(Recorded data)
*-*-*
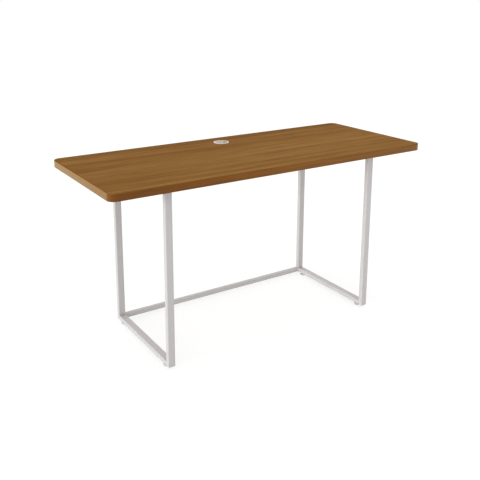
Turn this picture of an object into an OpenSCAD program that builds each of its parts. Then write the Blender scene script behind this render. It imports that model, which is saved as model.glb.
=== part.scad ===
// Writing desk: a banded laminate desktop on two mitred tube frames joined by a rear crossbar.
// Millimetres, Z up. The origin is on the floor below the centre of the desktop.

/* [Desktop] */
// Width of the desktop, left to right
desk_w = 1500; // [1200:10:1800]
// Depth of the desktop, front to back
desk_d = 600; // [560:10:800]
// Height of the work surface above the floor
desk_h = 760; // [700:5:820]
// Thickness of the desktop with its laminates
top_t = 30; // [24:1:40]
// Radius of the desktop's corners seen from above
corner_r = 30; // [10:1:80]
// Thickness of each laminate sheet
laminate_t = 0.8; // [0.5:0.1:1.5]
// Thickness of the edge band
band_t = 3; // [2.5:0.25:5]
// Radius that eases the long edges of the edge band
edge_r = 2; // [0.5:0.25:2.25]
// Thickness of the glue line behind the edge band
glue_t = 0.1; // [0.05:0.05:0.3]

/* [Cable grommet] */
// Diameter of the hole through the desktop
grommet_hole = 60; // [50:1:80]
// Distance from the rear edge of the desktop to the centre of the hole
grommet_inset = 100; // [70:5:150]
// Width of the liner's rim outside the hole
rim_w = 5; // [3:0.5:10]
// Height of the liner's rim above the desktop
rim_t = 2; // [1.5:0.25:4]
// Radius on the outer edge of the rim
rim_r = 1.2; // [0.5:0.1:1.4]
// Length of the liner's sleeve below the work surface
sleeve_l = 24; // [16:1:28]
// Wall of the liner's sleeve
sleeve_t = 1.6; // [1:0.1:2.5]
// Width of the ledge that carries the cap
ledge_w = 2; // [1.5:0.25:4]
// Thickness of the ledge
ledge_t = 1.5; // [1:0.25:3]
// Thickness of the cap
cap_t = 2.4; // [1.8:0.2:4]
// Depth of the skirt under the cap
skirt_h = 7; // [5:0.5:10]
// Wall of the skirt
skirt_t = 1.2; // [0.8:0.1:2]
// Width of the cable slot in the cap
slot_w = 16; // [10:1:20]
// Length of the cable slot from the rim of the cap inwards
slot_l = 20; // [15:1:24]
// Direction in which the cable slot opens, counted from +X
slot_angle = -30; // [-180:5:180]

/* [Frame] */
// Width over both side frames
frame_w = 1030; // [800:10:1150]
// Depth of each side frame
frame_d = 492; // [400:2:520]
// Distance from the rear edge of the desktop to the rear face of the frame
rear_inset = 52; // [10:2:70]
// Width of the frame tube, left to right
tube_w = 30; // [24:1:50]
// Depth of the frame tube in the plane of the frame
tube_d = 20; // [16:1:40]
// Wall of the frame tube
wall_t = 1.5; // [1:0.1:2]
// Outer corner radius of the frame tube
tube_r = 2.5; // [1:0.25:4]
// Depth of the rear crossbar, front to back
bar_d = 20; // [16:1:40]
// Length of the spigot inside each end of the crossbar
spigot_l = 45; // [35:1:80]
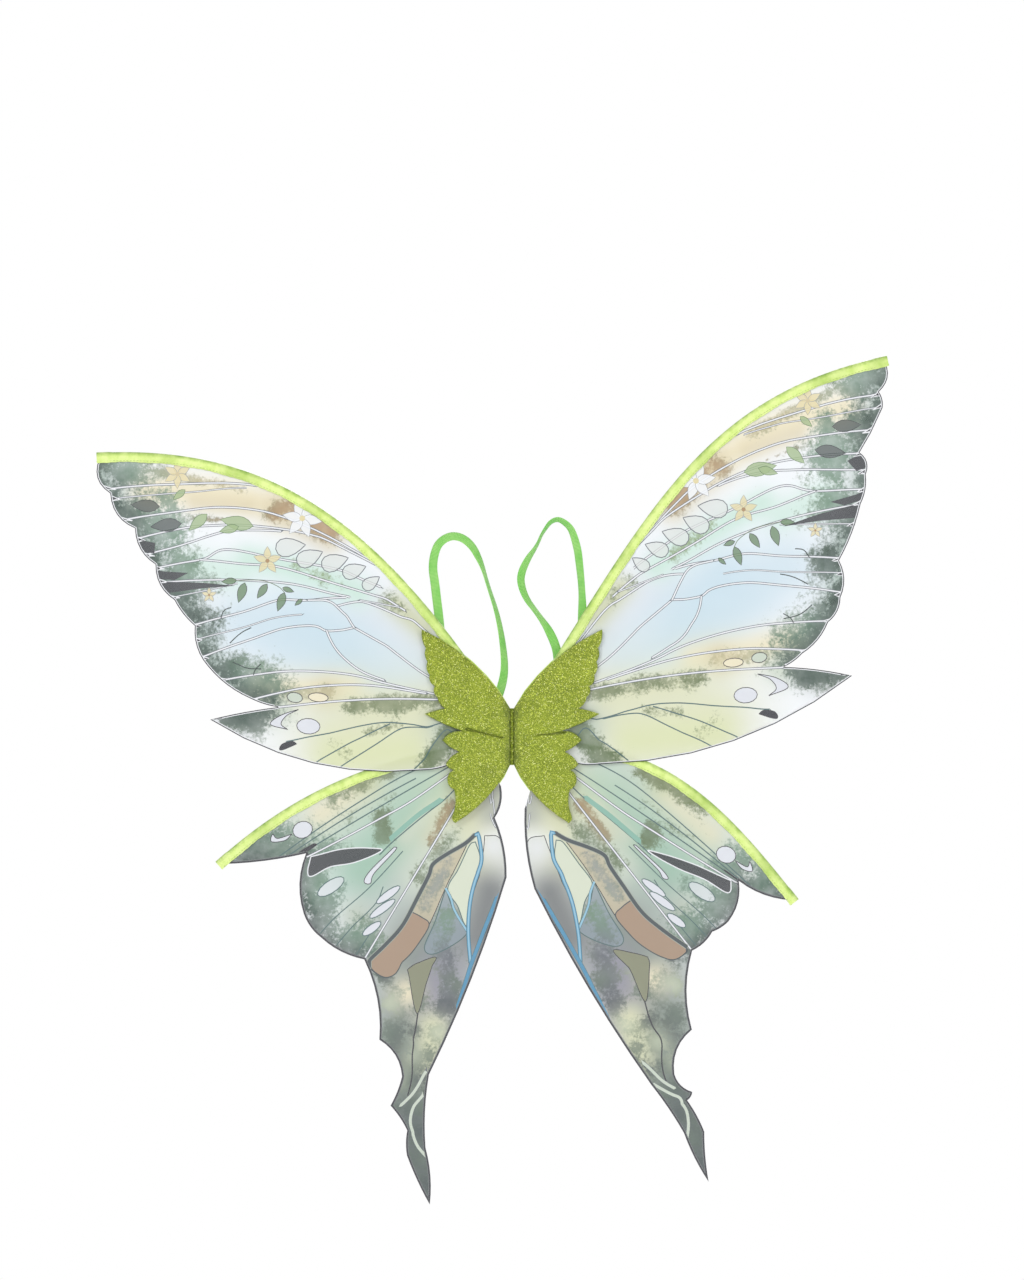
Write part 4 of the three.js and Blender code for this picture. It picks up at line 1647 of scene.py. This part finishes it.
# %% Arm loops
def strap_line(name):
    """The middle of a strap's band, from one sewn end to the other."""
    loop = plan_outline(name)
    before = loop - np.roll(loop, 1, axis=0)
    after = np.roll(loop, -1, axis=0) - loop
    turn = np.einsum("ij,ij->i", before, after) / (np.hypot(*before.T) * np.hypot(*after.T))
    corners = np.flatnonzero(turn < 0.5)
    first = next(a for a, b in zip(corners, np.roll(corners, -1)) if (b - a) % len(loop) == 1)
    loop = np.roll(loop, -int(first) - 1, axis=0)
    half = len(loop) // 2
    return (loop[:half] + loop[::-1][:half]) / 2


# How far the band is turned on edge, in degrees, at each share of its length.
STRAP_TURNS = {
    "left": [(0, 0), (0.1, 0), (0.2, 35), (0.36, 62), (0.47, 66), (0.56, 30), (0.7, 16), (0.88, 0),
             (1, 0)],
    "right": [(0, 0), (0.1, 0), (0.2, 40), (0.34, 30), (0.46, 60), (0.55, 72), (0.66, 30), (0.8, 55),
              (0.9, 0), (1, 0)],
}
STRAP_SECTION = [(-1, 0), (-0.94, 0.8), (-0.5, 1), (0, 0.86), (0.5, 1), (0.94, 0.8),
                 (1, 0), (0.94, -0.8), (0.5, -1), (0, -0.86), (-0.5, -1), (-0.94, -0.8)]
STRAP_BULGE = 4.6
STRAP_HALF_WIDTH = 4.0
STRAP_HALF_THICK = 0.4


def weave_strap(name):
    line = respaced(smooth(strap_line(name + "_strap"), 4), 2.0)
    far = walk(line)
    share = far / far[-1]
    keys = np.array(STRAP_TURNS[name], dtype=float)
    lean = np.radians(np.interp(share, *smooth(keys, 6).T))
    low, high = box_mm(name + "_strap")
    bulge = STRAP_BULGE * eased(share, 0.1, 0.3) * (1 - eased(share, 0.7, 0.9))
    outs, heights = [], []
    for wide, thick in STRAP_SECTION:
        wide, thick = wide * STRAP_HALF_WIDTH, thick * STRAP_HALF_THICK
        outs.append(wide * np.cos(lean) - thick * np.sin(lean))
        deep = wide * np.sin(lean) + thick * np.cos(lean)
        heights.append((low[1] + high[1]) / 2 + bulge + deep * SIDES[name])
    rows = stations(line, crosswise(line), outs, heights)
    strap = loft(name + "_arm_loop", rows, "elastic", True)
    widths = [wide * STRAP_HALF_WIDTH for wide, _ in STRAP_SECTION]
    give_values(strap, "along", np.repeat(far, len(widths)) * MM)
    give_values(strap, "across", np.tile(widths, len(line)) * MM)
    attach(strap, name + "_half", [name + "_strap"])
    print(strap.name, "length mm:", round(far[-1]))


for name in SIDES:
    weave_strap(name)

# %% Bar tacks
ZIGZAGS = 24


def bar_tack(node, body):
    """A dense zigzag of thread along the long way of the tack's own frame piece."""
    low, high = box_mm(node)
    centre = (low + high) / 2
    outline = plan_outline(node)
    sides = np.roll(outline, -1, axis=0) - outline
    long_way = max(sides, key=lambda side: math.hypot(*side))
    cross = np.array([-long_way[1], long_way[0]]) / math.hypot(*long_way)
    zigzag = []
    for i in range(ZIGZAGS + 1):
        along = long_way * (i / ZIGZAGS - 0.5) * 0.94
        spot = centre[[0, 2]] + along + cross * (0.8 if i % 2 else -0.8)
        zigzag.append((spot[0], centre[1], spot[1]))
    sew(node + "_stitches", [np.array(zigzag)], body, [node], 0.55, 0.42, 0.22)


TACKS = [f"{name}_strap_{end}_tack" for name in SIDES for end in ("outer", "inner")]
for node in TACKS:
    bar_tack(node, node.split("_")[0] + "_half")
print("bar tacks:", len(TACKS))

# %% [markdown]
# Seams hold the soft parts together: a running stitch just inside each patch's edge, and two
# rows down the back tape. The rods and their end caps are hidden in the casings. Their frame
# pieces have the right shape, so they stay and only take a better finish.

# %% Patch seams, rods and caps
SEAM_INSET = 2.2
TAPE_SEAM = 3.6


def patch_seam(name):
    outline = plan_outline(name + "_front_patch")
    rims = (respaced(beside(closed_rim(outline, 2), way * SEAM_INSET), 2.0) for way in (-1, 1))
    rim = max(rims, key=lambda line: inside(line, outline).mean())
    _, high = box_mm(name + "_back_patch")
    return [np.column_stack([rim[:, 0], np.full(len(rim), high[1] + 0.05), rim[:, 1]])]


def tape_seams():
    low, high = box_mm("spine_tape")
    rise = np.linspace(low[2] + 1.5, high[2] - 1.5, 20)
    return [np.column_stack([np.full(20, x), np.full(20, high[1] - 0.02), rise])
            for x in (-TAPE_SEAM, TAPE_SEAM)]


for name in SIDES:
    sew(name + "_lining_stitches", patch_seam(name), name + "_half", (), 3.2, 1.1, 0.24)
sew("back_tape_stitches", tape_seams(), "spine", (), 2.6, 0.9, 0.24)

for node_name, node in frame["nodes"].items():
    finish = "rod" if node_name.endswith("_rod") else "cap" if node_name.endswith("_cap") else None
    if finish:
        node.data.materials.clear()
        node.data.materials.append(MATERIAL[finish])
print("rods and caps finished")

# %% Floor
FLOOR_HALF_WIDTH = 20
FLOOR_FRONT = -24
FLOOR_BACK = 0.68
FLOOR_HEIGHT = -0.56
corners = [(side * FLOOR_HALF_WIDTH, y, FLOOR_HEIGHT)
           for side, y in ((-1, FLOOR_FRONT), (1, FLOOR_FRONT), (1, FLOOR_BACK), (-1, FLOOR_BACK))]
floor = new_object("floor", corners, [(0, 1, 2, 3)], "floor", False)
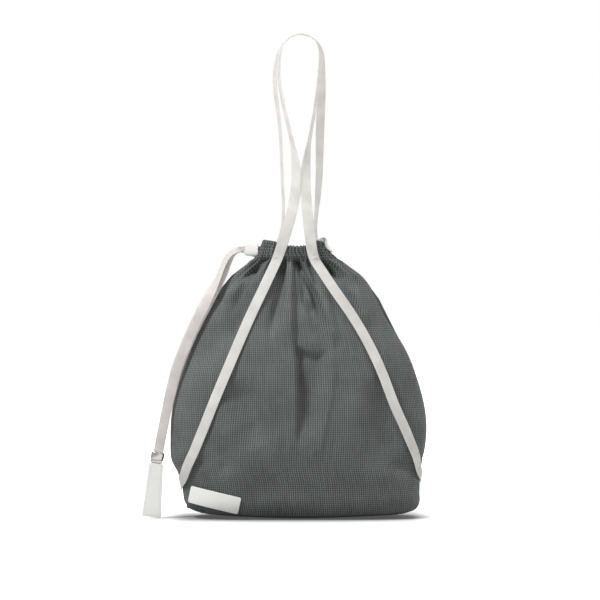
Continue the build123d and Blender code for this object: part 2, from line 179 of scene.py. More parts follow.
def smooth_line(points, count):
    """Even points along the natural cubic spline through a few points, knotted by chord length."""
    points = np.asarray(points, float)
    knots = lengths(points)
    return evenly(cubic(knots, points, np.linspace(0, knots[-1], 8 * count)), count)


def unit(vectors):
    """The vectors scaled to length 1."""
    return vectors / np.maximum(np.linalg.norm(vectors, axis=-1, keepdims=True), 1e-9)


def ease(value):
    """Smooth step of a value held between 0 and 1: three squares less two cubes."""
    value = np.clip(value, 0, 1)
    return value * value * (3 - 2 * value)


def squared_off(turning, power):
    """A cosine or sine drawn towards a square wave, which makes a superellipse of an ellipse."""
    return np.sign(turning) * np.abs(turning) ** power


def softened(rows, reach):
    """Running mean over 2 * reach + 1 neighbours along the first axis, ends held."""
    padded = np.concatenate([np.repeat(rows[:1], reach, 0), rows, np.repeat(rows[-1:], reach, 0)])
    sums = np.cumsum(np.concatenate([np.zeros_like(rows[:1]), padded]), axis=0)
    return (sums[2 * reach + 1:] - sums[:-2 * reach - 1]) / (2 * reach + 1)


def grid_quads(rows, columns, wrap=False):
    """Corner numbers of the quads of a grid, joined round from its last column to its first."""
    across = columns if wrap else columns - 1
    row, column = np.meshgrid(np.arange(rows - 1), np.arange(across), indexing="ij")
    following = (column + 1) % columns
    corners = (row * columns + column, row * columns + following,
               (row + 1) * columns + following, (row + 1) * columns + column)
    return np.stack(corners, axis=-1).reshape(-1, 4)


def mesh_piece(name, points, quads, material, flats=None, caps=(), merge=False):
    """Makes a mesh object from points in millimetres. flats is each point's place on the flat material."""
    mesh = bpy.data.meshes.new(name)
    mesh.from_pydata(np.asarray(points).reshape(-1, 3) * MM, [], list(quads) + [list(c) for c in caps])
    if flats is not None:
        layer = mesh.uv_layers.new(name="cloth")
        corners = np.empty(len(mesh.loops), dtype=np.int32)
        mesh.loops.foreach_get("vertex_index", corners)
        layer.data.foreach_set("uv", (np.asarray(flats).reshape(-1, 2)[corners] * MM).ravel())
    if merge:
        form = bmesh.new()
        form.from_mesh(mesh)
        bmesh.ops.remove_doubles(form, verts=form.verts, dist=0.02 * MM)
        form.to_mesh(mesh)
        form.free()
    mesh.polygons.foreach_set("use_smooth", np.ones(len(mesh.polygons), dtype=bool))
    mesh.materials.append(material)
    piece = bpy.data.objects.new(name, mesh)
    bpy.context.scene.collection.objects.link(piece)
    return piece


def belongs(piece, body, slot, *nodes):
    """Puts a piece on its body, and in place of the CAD nodes it stands for. Its slot argument is not used.
    """
    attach(piece, body)
    if nodes:
        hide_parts(*nodes)
    return piece


def thicken(piece, thickness, lean=-1):
    """Gives a sheet its thickness inwards, or with lean 0 equally to both sides."""
    solid = piece.modifiers.new("thickness", "SOLIDIFY")
    solid.thickness = thickness * MM
    solid.offset = lean


# ---------------------------------------------------------------- materials
def linear(hex_colour):
    """sRGB hex to the linear RGBA that shaders take."""
    parts = np.array([int(hex_colour[i:i + 2], 16) / 255 for i in (1, 3, 5)])
    flat = np.where(parts <= 0.04045, parts / 12.92, ((parts + 0.055) / 1.055) ** 2.4)
    return (*flat, 1.0)


def add(tree, kind, inputs=None, **settings):
    """Adds a node. Each input gets a value, or a link from a socket or a node's first output."""
    made = tree.nodes.new(kind)
    for setting, value in settings.items():
        setattr(made, setting, value)
    for socket, value in (inputs or {}).items():
        if isinstance(value, bpy.types.Node):
            value = value.outputs[0]
        if isinstance(value, bpy.types.NodeSocket):
            tree.links.new(value, made.inputs[socket])
        else:
            made.inputs[socket].default_value = value
    return made


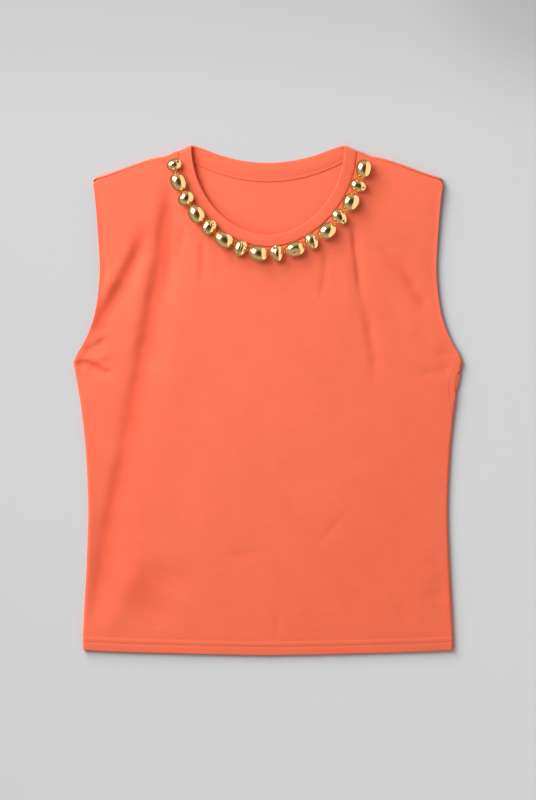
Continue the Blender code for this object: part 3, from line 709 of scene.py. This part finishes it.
BACK_EDGE_STEPS = millimetres(0, 0.6, 1.3, 2.0, 2.8, 3.6, 4.4, 5.4, 7.0)
BACK_HEM_STEPS = millimetres(0, 0.6, 2.1, 5.1, 8.1, 8.9, 9.7, 12.1, 15.1, 17.1)
BACK_TOP_STEPS = millimetres(*range(12, -1, -1))
back, back_size, back_area = panel("back", BACK_EDGE_STEPS, (20, 4, 30), BACK_HEM_STEPS, 120, BACK_TOP_STEPS)
# painted shade on the back, under the front's left neck edge
paint_fold_shade(back, shade_under_neck_edge)
back.data.materials.append(jersey)
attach(back, "root")
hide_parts("back_panel")

# ------------------------------------------------------------------------------------------- neckband halves
# A strip of the jersey folded double. Its outer ply is sewn round the neck opening. Its inner ply runs on
# past the seam and is caught by the second row of stitches. The two halves meet at the shoulder folds.

BAND_CROWN = 0.0003  # the folded strip stands this much above the panel
BAND_DEPTH = 0.0024  # both plies and the air between them
NECK_SEWN = 0.93  # how far out to the shoulders the inner ply and the rows of stitches run


def band_section(layer):
    """Across the folded strip: distances outside the neck edge, and depths below the layer's outer face."""
    bend = BAND_DEPTH / 2
    fold = [(bend * (1 - math.sin(a)), bend * (1 - math.cos(a))) for a in np.linspace(0.3, 2.8, 8)]
    outer = [(BAND - 0.0001, 0.0009), (BAND - 0.0004, 0.0004), (BAND - 0.0010, 0.0001), (BAND - 0.0022, 0.0)]
    crown = BAND_CROWN if layer == "front" else 0.0
    outer += [(BAND * k, -crown * math.sin(math.pi * k)) for k in (0.75, 0.65, 0.5, 0.38, 0.26, 0.18)]
    inner = [(BAND * k, BAND_DEPTH) for k in (0.25, 0.5, 0.75)]
    inner += [(NECK_ROWS[0] - 0.0008, BAND_DEPTH), (NECK_ROWS[0], BAND_DEPTH - 0.00025)]
    inner += [(NECK_ROWS[0] + 0.0006, BAND_DEPTH), (BAND, 0.0023), (0.0157, 0.0020), (0.0170, 0.0018)]
    inner += [(NECK_ROWS[1] - 0.0014, 0.0017), (NECK_ROWS[1] - 0.0007, 0.00155), (NECK_ROWS[1], 0.0017)]
    inner += [(BAND_INSIDE - 0.0008, 0.0017), (BAND_INSIDE - 0.0003, 0.0016), (BAND_INSIDE, 0.0013)]
    return outer + fold + inner


def band(name, layer, sections):
    """Half of the neckband, through its section set square to the neck curve."""
    curve = front_neck if layer == "front" else back_neck
    u = np.linspace(-1, 1, sections + 1)
    t = 1.5 * u - 0.5 * u**3  # closer together near the ends, which bend over the shoulder
    rows = []
    for outside, deep in band_section(layer):
        beyond = max(outside - BAND, 0.0)
        tapered = beyond * (1 - smooth_step(np.abs(t), 0.80, NECK_SEWN))  # the inner ply, at the shoulders
        reach = min(outside, BAND) + tapered + 0.0002 * beyond
        plan = np.concatenate([curve(r, np.array([tt])) for r, tt in zip(reach, t)])
        plan[:, 1] -= SHOULDER_GAP * np.abs(t) ** 30
        rows.append((plan, deep))
    face = np.array([lay(layer, plan) - facing(layer, plan) * deep for plan, deep in rows])
    out = normalised(np.cross(np.gradient(face, axis=0), np.gradient(face, axis=1)))
    out *= -1 if layer == "front" else 1
    wide = float(np.linalg.norm(np.diff(face[:, sections // 2], axis=0), axis=-1).sum())
    long = float(np.linalg.norm(np.diff(face, axis=1), axis=-1).sum() / len(face))
    return cloth(name, face, out, flip=layer == "back"), (wide, long)


rib = jersey_material("coral_neckband", (0.855, 0.147, 0.0745), 0.12, 0.06)
front_neckband, front_strip = band("front_neckband", "front", 150)
back_neckband, back_strip = band("back_neckband", "back", 90)
# painted shade on the back neckband, under the front's left neck edge
paint_fold_shade(back_neckband, shade_under_neck_edge)
for piece, node, strip, under in (
    (front_neckband, "neckband_front", front_strip, "front"),
    (back_neckband, "neckband_back", back_strip, "back"),
):
    piece.data.materials.append(rib)
    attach(piece, "root")
    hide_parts(node)

# -------------------------------------------------------------------------------------------------- stitching
# Coverstitch in thread of the same coral: two rows on each hem, one row on each turned armhole edge, and two
# rows round the neck, one on the band and one outside it that catches the band's inner ply.

STITCH_PITCH, STITCH_LONG, THREAD = 0.0034, 0.0018, 0.00023
DRAWN_IN = 0.0003  # armhole stitches, and those that the table presses in


def shaded_coral_thread():
    """Spun thread with its twist as a fine slanting ripple. Its colour is painted shade: darker than the
    jersey, for the shade at its needle holes.
    """
    material, add, shader = new_material("shaded_coral_thread")
    place = add("ShaderNodeTexCoord").outputs["Object"]
    uneven = add("ShaderNodeTexNoise", {"Vector": place, "Scale": 900.0, "Detail": 2.0}).outputs["Fac"]
    # painted shade: darker than the jersey, for the shade round the stitches
    tone = mix(add, uneven, (0.46, 0.044, 0.019, 1), (0.58, 0.068, 0.031, 1))
    twist = {"Vector": place, "Scale": 700.0}
    twist = add("ShaderNodeTexWave", twist, bands_direction="DIAGONAL").outputs["Fac"]
    relief = add("ShaderNodeBump", {"Strength": 0.3, "Distance": 0.00004, "Height": twist}).outputs[0]
    fill(shader, {"Base Color": tone, "Normal": relief, "Roughness": 0.6, "Sheen Weight": 0.15})
    return material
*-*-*
→ **Task**
Reproduce exactly the lines from the beginning of the entries above up to and including the line that contains "of the desktop.".

→ **Written reply**
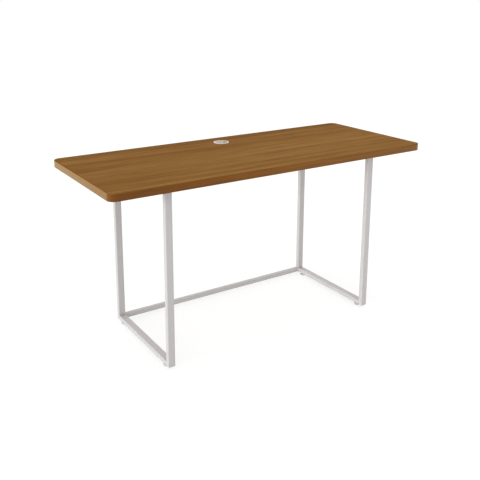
Turn this picture of an object into an OpenSCAD program that builds each of its parts. Then write the Blender scene script behind this render. It imports that model, which is saved as model.glb.
=== part.scad ===
// Writing desk: a banded laminate desktop on two mitred tube frames joined by a rear crossbar.
// Millimetres, Z up. The origin is on the floor below the centre of the desktop.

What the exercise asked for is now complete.